Planet Researchers have found morphological features like nested collapses, elevated ramparts, halos, and islands in the north polar region of Titan. These are indicative that the small depressions in the region are volcanic collapse craters, according to a recent study published in the Journal of Geophysical Research.
In Addition, such depressions were also found in the south polar region of Titan. They write in their paper, “The restriction of this volcanism to polar regions is possibly related to predicted warmer and thinner-than-normal ice crust at the low-elevation poles.”
The Cassini mission revealed many landforms on Saturn’s Moon Titan that are like those found on Earth. The data in previous studies revealed a lot about the landforms like the sand dunes, lakes, and river valleys that are all result of actions by the atmosphere on the surface, driven by solar heating.

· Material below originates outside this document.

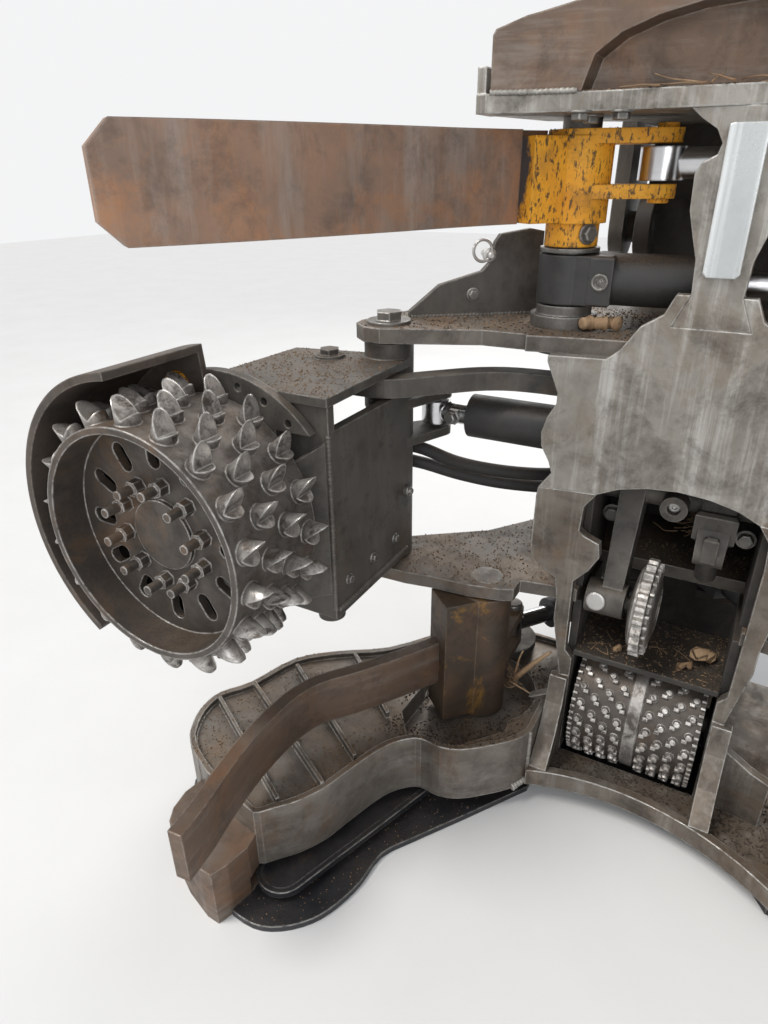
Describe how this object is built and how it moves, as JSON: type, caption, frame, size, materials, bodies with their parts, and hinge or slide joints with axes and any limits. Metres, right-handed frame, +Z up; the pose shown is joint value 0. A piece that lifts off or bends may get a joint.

Also, Charles Wood explained, “these features are roughly round, with raised rims, and they sometimes overlap each other. They are consistent with the shapes of other volcanic landforms on Earth and Mars formed by the explosion, excavation, and collapse.
However, the researchers think that the volcanism on titan has been and potentially still is active because some of the craters are apparently new. Also, they have shown evidence for internal heat which leads to the formation of cryovolcanoes on the surface due to the eruption of water ice crust in the form of liquid water.
Futhermore, Charles Wood also explains that these volcanic features at the Polar regions are located near the lakes of methane which might be an indication that they are being powered by volatile gasses like methane or nitrogen.